Stated goal: Copy out the lines of the records below, and only those lines, from the one with "centre_screw();" through the one with "bpy.data.objects.remove(obj)", exactly as they appear.

* Begin Exercise inputs *

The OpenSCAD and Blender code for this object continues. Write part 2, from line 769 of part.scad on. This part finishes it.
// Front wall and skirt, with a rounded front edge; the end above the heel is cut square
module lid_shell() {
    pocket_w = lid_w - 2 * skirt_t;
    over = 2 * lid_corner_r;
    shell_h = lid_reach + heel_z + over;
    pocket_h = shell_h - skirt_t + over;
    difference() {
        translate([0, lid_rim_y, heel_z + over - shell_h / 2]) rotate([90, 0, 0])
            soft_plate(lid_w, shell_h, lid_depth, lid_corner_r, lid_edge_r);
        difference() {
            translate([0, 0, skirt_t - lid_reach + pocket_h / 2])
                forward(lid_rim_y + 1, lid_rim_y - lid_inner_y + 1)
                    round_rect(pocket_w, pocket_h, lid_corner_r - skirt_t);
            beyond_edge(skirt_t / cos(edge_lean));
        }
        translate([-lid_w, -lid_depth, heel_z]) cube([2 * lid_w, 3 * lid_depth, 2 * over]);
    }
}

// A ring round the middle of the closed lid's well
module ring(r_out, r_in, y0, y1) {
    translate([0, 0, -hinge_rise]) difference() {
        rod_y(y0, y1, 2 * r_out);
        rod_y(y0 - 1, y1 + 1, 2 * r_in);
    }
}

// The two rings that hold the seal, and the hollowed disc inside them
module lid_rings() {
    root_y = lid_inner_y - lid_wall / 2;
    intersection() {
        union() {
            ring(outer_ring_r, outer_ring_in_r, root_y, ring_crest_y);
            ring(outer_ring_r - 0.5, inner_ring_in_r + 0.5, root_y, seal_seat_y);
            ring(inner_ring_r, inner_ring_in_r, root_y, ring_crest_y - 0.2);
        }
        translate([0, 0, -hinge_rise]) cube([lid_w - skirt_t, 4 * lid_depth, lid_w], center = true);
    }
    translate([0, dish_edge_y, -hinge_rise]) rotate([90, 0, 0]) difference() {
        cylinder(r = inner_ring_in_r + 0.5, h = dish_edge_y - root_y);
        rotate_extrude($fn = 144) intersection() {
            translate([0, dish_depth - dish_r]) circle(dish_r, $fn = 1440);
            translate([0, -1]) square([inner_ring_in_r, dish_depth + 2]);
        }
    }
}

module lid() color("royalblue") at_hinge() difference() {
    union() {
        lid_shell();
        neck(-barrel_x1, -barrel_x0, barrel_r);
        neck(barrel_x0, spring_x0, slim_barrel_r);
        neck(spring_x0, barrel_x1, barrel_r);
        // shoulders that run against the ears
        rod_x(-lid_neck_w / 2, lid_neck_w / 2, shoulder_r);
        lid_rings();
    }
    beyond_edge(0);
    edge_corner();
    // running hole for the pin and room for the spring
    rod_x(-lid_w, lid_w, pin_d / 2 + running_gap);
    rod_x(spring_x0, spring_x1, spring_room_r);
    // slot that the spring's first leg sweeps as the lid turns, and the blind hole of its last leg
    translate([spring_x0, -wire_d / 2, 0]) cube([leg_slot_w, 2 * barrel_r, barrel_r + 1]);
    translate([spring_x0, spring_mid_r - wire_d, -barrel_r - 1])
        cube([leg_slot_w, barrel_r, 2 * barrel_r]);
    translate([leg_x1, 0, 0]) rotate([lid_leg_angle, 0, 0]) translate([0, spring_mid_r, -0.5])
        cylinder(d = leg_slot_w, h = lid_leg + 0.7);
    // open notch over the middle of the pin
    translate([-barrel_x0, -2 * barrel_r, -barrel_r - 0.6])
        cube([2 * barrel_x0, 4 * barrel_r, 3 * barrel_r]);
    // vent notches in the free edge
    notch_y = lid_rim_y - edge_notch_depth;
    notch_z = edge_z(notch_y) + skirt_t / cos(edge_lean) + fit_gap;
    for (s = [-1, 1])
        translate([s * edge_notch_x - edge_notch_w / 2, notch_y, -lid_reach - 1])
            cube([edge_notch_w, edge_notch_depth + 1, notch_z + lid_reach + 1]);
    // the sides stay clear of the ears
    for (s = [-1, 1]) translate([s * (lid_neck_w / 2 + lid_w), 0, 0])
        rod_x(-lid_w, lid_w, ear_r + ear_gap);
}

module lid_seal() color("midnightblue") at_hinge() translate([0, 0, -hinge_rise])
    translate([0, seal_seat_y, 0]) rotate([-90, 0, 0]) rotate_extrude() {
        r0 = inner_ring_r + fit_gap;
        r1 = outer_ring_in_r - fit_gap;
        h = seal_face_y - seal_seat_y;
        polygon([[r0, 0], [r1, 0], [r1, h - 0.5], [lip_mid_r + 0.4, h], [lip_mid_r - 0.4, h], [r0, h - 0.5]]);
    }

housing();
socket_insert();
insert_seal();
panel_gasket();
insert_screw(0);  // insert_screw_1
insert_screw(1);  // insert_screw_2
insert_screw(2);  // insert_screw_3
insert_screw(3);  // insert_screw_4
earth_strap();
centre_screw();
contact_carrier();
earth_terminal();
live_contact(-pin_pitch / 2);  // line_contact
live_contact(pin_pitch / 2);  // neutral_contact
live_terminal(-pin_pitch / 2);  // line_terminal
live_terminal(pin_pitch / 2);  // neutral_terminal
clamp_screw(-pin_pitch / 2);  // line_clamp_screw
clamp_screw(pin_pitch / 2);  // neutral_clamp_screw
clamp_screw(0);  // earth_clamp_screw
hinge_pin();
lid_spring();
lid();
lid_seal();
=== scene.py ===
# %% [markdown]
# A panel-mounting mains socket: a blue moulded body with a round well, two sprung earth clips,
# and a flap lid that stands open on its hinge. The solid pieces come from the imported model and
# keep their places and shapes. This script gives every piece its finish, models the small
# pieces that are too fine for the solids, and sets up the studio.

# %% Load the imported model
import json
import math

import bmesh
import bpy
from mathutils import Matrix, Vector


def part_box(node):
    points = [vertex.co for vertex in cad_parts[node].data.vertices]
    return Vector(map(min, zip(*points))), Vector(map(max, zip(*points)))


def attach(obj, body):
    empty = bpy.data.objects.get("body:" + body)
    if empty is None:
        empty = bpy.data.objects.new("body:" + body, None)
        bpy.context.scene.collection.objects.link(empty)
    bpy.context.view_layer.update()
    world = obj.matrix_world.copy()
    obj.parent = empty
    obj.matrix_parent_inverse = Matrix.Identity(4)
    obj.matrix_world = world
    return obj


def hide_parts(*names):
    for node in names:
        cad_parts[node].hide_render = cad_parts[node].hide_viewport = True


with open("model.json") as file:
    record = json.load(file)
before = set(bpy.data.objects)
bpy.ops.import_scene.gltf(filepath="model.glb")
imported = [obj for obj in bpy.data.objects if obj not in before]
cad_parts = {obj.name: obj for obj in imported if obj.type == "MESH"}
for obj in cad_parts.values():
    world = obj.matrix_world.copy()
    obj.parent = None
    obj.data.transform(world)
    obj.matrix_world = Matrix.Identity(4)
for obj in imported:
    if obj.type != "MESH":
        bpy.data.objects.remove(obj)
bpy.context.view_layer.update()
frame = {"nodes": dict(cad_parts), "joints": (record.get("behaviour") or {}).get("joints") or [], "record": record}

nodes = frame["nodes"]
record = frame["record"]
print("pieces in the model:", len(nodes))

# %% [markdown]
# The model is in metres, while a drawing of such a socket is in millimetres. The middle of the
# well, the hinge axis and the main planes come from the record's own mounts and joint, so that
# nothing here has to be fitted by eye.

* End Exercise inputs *
* Begin Exercise inputs *

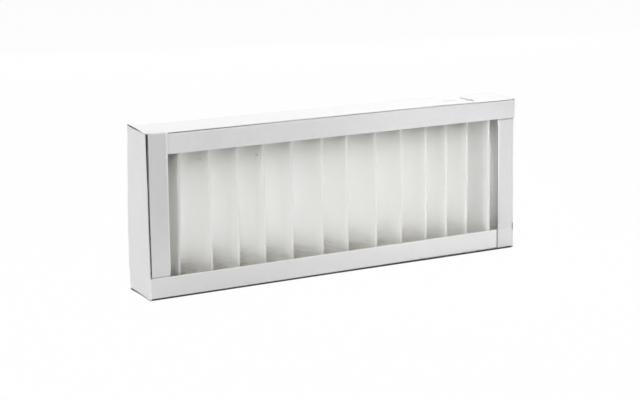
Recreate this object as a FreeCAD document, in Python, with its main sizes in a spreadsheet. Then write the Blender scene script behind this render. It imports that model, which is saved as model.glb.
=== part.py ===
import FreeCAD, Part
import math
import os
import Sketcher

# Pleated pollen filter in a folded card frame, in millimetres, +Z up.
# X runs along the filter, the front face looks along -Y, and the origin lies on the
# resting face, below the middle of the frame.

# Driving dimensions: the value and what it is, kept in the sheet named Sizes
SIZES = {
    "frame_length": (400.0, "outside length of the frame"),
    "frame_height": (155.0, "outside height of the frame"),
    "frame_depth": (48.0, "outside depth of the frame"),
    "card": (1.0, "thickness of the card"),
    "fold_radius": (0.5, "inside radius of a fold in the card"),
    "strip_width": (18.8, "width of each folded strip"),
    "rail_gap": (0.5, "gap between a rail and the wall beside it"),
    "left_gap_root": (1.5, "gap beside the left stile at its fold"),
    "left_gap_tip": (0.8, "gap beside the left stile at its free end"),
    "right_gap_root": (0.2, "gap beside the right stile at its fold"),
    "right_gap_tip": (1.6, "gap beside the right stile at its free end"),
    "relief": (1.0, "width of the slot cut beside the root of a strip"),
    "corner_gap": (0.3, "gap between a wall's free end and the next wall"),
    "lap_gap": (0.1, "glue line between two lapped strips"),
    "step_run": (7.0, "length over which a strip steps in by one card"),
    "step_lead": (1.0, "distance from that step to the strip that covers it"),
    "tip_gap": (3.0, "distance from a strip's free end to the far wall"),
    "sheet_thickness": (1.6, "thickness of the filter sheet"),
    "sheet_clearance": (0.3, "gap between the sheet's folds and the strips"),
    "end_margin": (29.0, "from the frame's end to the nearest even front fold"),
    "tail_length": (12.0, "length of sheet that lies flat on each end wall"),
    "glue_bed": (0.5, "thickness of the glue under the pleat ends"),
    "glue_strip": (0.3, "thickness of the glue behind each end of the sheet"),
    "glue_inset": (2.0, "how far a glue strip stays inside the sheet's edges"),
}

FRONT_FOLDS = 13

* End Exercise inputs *

Full answer:
centre_screw();
contact_carrier();
earth_terminal();
live_contact(-pin_pitch / 2);  // line_contact
live_contact(pin_pitch / 2);  // neutral_contact
live_terminal(-pin_pitch / 2);  // line_terminal
live_terminal(pin_pitch / 2);  // neutral_terminal
clamp_screw(-pin_pitch / 2);  // line_clamp_screw
clamp_screw(pin_pitch / 2);  // neutral_clamp_screw
clamp_screw(0);  // earth_clamp_screw
hinge_pin();
lid_spring();
lid();
lid_seal();
=== scene.py ===
# %% [markdown]
# A panel-mounting mains socket: a blue moulded body with a round well, two sprung earth clips,
# and a flap lid that stands open on its hinge. The solid pieces come from the imported model and
# keep their places and shapes. This script gives every piece its finish, models the small
# pieces that are too fine for the solids, and sets up the studio.

# %% Load the imported model
import json
import math

import bmesh
import bpy
from mathutils import Matrix, Vector


def part_box(node):
    points = [vertex.co for vertex in cad_parts[node].data.vertices]
    return Vector(map(min, zip(*points))), Vector(map(max, zip(*points)))


def attach(obj, body):
    empty = bpy.data.objects.get("body:" + body)
    if empty is None:
        empty = bpy.data.objects.new("body:" + body, None)
        bpy.context.scene.collection.objects.link(empty)
    bpy.context.view_layer.update()
    world = obj.matrix_world.copy()
    obj.parent = empty
    obj.matrix_parent_inverse = Matrix.Identity(4)
    obj.matrix_world = world
    return obj


def hide_parts(*names):
    for node in names:
        cad_parts[node].hide_render = cad_parts[node].hide_viewport = True


with open("model.json") as file:
    record = json.load(file)
before = set(bpy.data.objects)
bpy.ops.import_scene.gltf(filepath="model.glb")
imported = [obj for obj in bpy.data.objects if obj not in before]
cad_parts = {obj.name: obj for obj in imported if obj.type == "MESH"}
for obj in cad_parts.values():
    world = obj.matrix_world.copy()
    obj.parent = None
    obj.data.transform(world)
    obj.matrix_world = Matrix.Identity(4)
for obj in imported:
    if obj.type != "MESH":
        bpy.data.objects.remove(obj)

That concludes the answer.